The first, self-titled YBT album came out in 1991, and the fervor surrounding them landed Kamron a role inHouse Party 2 as Jamal, Kid’s white roommate at Harris University who loved big booties, bean pies, and bone rolling. Kamron admits that the group’s second album, Dead Enz Kidz Doin’ Lifetime Bidz, in 1993 was received better than the first. The album’s rowdy lead single, “Tap the Bottle,” was the group’s biggest hit peaking at No. 6 on Billboard’s U.S. Hot Rap Singles chart. “It was rough in the beginning, but then by the time we got the second album and we did ‘Tap the Bottle,’ the focus switched from the name and the concept to the music for us,” says Kamron.

In the end, Kamron and the Young Black Teenagers never identified as black, though the name they were given would suggest otherwise, leaving them to deal with the backlash. Nevertheless, Kamron’s life has been heavily infused with black culture as evidenced by his life and career. He has never lied about who he is. He has dated black women for decades (including Charlie Brown’s sister) and has biracial children. He has worn his hair in locs. He admits to using the “N” word with his friends. He explains, “I know the meaning of the word, and I know its context, and I’ve used it, but I’ve never in my life used it in a negative context. It’s just how it is. I’m in the streets with my peoples, and that’s how we talk.” When it comes to people like Rachel Dolezal, he says, “I’m not mad at ol’ girl. Everybody does what they want to do. Personally, I’m never going to say, ‘Yeah, I’m black,’ but all four of my children are black.”

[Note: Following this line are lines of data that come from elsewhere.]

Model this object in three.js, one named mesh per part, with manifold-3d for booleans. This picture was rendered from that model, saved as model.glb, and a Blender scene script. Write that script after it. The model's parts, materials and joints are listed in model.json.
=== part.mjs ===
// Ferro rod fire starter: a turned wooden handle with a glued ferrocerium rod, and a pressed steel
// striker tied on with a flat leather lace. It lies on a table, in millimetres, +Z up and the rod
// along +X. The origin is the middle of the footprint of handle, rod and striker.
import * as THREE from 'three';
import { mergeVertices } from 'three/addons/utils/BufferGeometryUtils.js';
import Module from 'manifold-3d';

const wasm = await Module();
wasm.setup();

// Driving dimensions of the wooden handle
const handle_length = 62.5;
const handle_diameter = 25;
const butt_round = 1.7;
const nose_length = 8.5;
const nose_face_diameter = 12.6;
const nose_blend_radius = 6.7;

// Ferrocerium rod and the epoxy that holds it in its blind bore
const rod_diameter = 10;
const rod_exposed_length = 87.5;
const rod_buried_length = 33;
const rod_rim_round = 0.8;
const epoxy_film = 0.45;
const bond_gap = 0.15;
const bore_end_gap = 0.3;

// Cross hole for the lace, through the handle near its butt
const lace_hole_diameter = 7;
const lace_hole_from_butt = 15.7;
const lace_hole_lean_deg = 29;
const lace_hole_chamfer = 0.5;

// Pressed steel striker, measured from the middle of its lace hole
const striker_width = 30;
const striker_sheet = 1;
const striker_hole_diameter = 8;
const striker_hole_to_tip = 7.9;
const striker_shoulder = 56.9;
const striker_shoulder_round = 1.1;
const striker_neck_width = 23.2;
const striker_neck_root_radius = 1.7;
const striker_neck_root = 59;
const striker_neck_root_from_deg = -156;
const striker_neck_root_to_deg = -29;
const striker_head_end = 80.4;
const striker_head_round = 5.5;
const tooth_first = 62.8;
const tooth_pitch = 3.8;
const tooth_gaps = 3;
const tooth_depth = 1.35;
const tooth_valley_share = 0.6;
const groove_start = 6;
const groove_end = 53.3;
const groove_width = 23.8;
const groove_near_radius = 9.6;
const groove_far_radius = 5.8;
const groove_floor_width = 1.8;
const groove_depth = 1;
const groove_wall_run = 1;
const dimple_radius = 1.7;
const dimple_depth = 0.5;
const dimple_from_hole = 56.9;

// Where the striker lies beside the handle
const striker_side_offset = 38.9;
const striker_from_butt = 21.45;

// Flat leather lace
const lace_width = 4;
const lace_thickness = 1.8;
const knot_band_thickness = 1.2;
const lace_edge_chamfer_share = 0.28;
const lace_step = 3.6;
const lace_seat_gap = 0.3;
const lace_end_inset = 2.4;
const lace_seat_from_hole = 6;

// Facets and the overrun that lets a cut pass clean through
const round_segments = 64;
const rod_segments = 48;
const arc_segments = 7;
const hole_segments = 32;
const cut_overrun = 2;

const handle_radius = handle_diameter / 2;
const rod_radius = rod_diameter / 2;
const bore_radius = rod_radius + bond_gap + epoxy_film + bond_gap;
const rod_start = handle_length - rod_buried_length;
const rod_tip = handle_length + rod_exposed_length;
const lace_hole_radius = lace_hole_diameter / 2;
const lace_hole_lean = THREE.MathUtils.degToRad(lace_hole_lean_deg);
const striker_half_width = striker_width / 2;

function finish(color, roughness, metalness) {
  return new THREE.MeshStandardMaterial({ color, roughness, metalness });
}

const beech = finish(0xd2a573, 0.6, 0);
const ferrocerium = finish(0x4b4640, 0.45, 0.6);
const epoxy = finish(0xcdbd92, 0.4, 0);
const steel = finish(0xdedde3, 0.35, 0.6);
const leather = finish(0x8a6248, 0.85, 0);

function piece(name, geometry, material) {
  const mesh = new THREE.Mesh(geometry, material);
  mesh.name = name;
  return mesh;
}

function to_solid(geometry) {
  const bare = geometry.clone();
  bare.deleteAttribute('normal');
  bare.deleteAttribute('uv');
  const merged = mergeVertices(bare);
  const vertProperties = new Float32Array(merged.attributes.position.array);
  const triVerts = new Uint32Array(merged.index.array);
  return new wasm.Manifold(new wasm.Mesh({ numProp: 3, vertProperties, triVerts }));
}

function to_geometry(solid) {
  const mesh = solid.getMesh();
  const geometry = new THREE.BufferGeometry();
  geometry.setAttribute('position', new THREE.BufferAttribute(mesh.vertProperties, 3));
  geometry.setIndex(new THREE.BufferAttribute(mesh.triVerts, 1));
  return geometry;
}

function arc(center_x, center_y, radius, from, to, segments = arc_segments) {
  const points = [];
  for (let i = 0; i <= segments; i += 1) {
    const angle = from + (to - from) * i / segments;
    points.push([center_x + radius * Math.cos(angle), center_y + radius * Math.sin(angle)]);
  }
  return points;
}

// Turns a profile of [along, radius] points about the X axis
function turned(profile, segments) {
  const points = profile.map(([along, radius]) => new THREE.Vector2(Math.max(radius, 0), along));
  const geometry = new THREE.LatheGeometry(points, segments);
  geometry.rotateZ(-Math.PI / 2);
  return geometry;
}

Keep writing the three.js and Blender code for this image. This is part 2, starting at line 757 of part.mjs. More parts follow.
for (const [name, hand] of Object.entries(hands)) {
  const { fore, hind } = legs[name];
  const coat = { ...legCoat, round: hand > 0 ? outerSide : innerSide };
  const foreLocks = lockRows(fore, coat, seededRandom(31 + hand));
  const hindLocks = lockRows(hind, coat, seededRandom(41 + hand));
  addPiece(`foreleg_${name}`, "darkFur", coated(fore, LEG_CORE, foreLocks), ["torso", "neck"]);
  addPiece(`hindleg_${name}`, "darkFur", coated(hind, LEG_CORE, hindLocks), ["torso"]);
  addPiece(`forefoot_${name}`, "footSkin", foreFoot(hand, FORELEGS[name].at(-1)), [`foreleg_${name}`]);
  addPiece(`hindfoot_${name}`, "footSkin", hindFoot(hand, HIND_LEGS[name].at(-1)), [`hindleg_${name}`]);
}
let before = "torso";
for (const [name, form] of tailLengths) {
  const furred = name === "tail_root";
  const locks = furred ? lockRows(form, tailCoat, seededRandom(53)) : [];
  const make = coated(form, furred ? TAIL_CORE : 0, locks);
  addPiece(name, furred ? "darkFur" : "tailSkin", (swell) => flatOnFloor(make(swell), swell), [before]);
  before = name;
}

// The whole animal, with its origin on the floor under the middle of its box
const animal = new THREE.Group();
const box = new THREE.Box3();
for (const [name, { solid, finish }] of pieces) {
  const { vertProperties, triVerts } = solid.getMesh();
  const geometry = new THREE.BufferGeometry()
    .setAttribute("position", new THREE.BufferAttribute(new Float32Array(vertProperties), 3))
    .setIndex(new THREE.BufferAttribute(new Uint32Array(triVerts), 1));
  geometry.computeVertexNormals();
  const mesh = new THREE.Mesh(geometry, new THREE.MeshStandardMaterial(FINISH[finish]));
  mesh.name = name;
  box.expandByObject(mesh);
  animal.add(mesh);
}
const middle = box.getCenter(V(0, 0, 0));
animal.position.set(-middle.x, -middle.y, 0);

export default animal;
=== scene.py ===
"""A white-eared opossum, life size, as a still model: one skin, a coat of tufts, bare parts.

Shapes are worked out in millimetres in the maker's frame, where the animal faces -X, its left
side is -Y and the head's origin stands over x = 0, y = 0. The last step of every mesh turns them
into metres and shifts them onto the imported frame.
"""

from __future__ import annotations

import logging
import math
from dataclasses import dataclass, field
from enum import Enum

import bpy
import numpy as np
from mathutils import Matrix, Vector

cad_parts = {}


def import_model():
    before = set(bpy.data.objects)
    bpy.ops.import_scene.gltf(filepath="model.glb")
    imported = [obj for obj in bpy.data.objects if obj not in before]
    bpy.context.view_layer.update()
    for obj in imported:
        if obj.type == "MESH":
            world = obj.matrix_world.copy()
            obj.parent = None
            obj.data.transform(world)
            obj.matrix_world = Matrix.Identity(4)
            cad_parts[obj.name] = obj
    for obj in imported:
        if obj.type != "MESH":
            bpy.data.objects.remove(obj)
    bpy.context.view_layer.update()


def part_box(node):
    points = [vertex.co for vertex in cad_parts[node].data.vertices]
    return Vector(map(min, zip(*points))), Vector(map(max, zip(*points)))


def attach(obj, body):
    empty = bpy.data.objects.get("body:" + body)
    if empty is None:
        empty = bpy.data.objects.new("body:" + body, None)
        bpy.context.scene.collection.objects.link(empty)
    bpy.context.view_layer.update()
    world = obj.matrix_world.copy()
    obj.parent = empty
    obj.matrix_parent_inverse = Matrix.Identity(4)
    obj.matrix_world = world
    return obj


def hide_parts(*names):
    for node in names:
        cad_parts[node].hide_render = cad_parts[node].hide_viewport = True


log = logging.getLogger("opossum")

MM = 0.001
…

Nowadays, Kamron can be found touring with Pharoahe Monch, whom he manages through WAR Media. He is also prepping the release of the YBT’s third album, a collection of tracks that have laid dormant for years. “To me, the culture of hip-hop came from African-Americans,” he says. “It’s a black culture, per se. Where everything is now, compared to then, I think [the transracial issue is] deep. The whole race thing, to me, is blurred lines. Separating people by race at this point is going to breed a lot of hate and a lot of bullshit.”